O “flâneur”, que em francês significa simplesmente “vagabundo”, era o oposto desses átomos dispersos e reversos dos dias atuais. Charles Baudelaire, pensador de marginais (e, por favor, tentem entender esse termo de forma elogiosa e admirável), via o “flâneur” como o sujeito que experimenta a cidade, sua gente, suas luzes e labirintos. A busca do “flâneur” é pelo espaço ideal – parques, praças, lugares em que humanos se reúnam para fugir à transitoriedade urbana. O olhar do “flâneur” quer apenas um abrigo no caos da cidade. É por isso que, após longas jornadas por becos e vielas, ele se transforma no narrador de histórias de gente à beira do abismo.

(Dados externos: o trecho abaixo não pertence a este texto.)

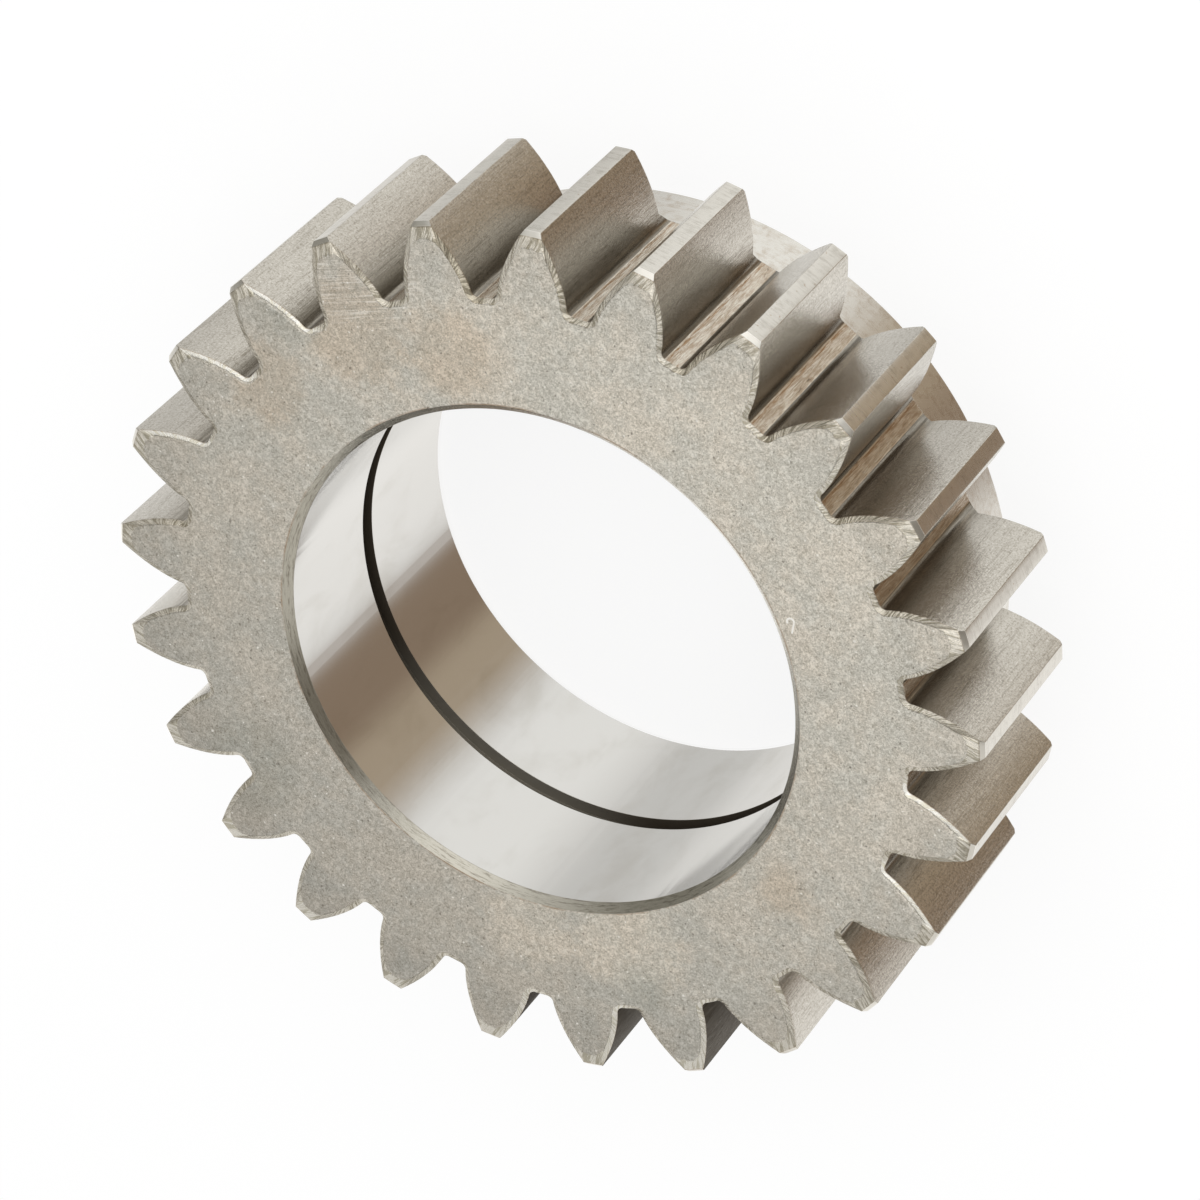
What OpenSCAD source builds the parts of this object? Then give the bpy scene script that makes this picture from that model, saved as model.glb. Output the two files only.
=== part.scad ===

O filosofo alemão Walter Benjamin, um dos maiores e mais importantes pensadores do século XX, compreendia o “flâneur” como um fenômeno típico da modernidade. Em meio à multidão, seu caminhar era leve e despreocupado; havia nele uma autonomia invejável, uma poesia rara. O “flâneur”, acima de tudo, era uma vida livre na selva de neoescravos baldados e maltratados entre avenidas e edifícios, filas e desamor.

Volto, então, a Ernesto Sabato.

Em seu opúsculo precioso, o saudoso “hermano” se pergunta como é possível viver nas metrópoles do planeta. Barulho, poluição, desencontros, gente à cata de mais posses para se tornar menos humana... O “flâneur” que sobrevivia ao caos (o arguto caçador urbano de Baudelaire), o errante de refinado olhar (o anti-herói de Benjamin), é figura em extinção. Por toda parte, o que se vê e encontra são seres delirantes, contaminados pela pressa, pelo fugaz e pela falsa promessa de felicidade da sociedade de consumidores. Nesta realidade, a sensibilidade converteu-se em artigo de luxo.

Há poucos “flanando” pelas ruas do mundo, fabricando versos na escuridão, narrando os sinais do absurdo e, ainda assim, nunca se separando da esperança. No fundo, a vida de cada um é um incessante escrutínio pela revelação do último “flâneur”, aquele cujo coração merece o amor de todos.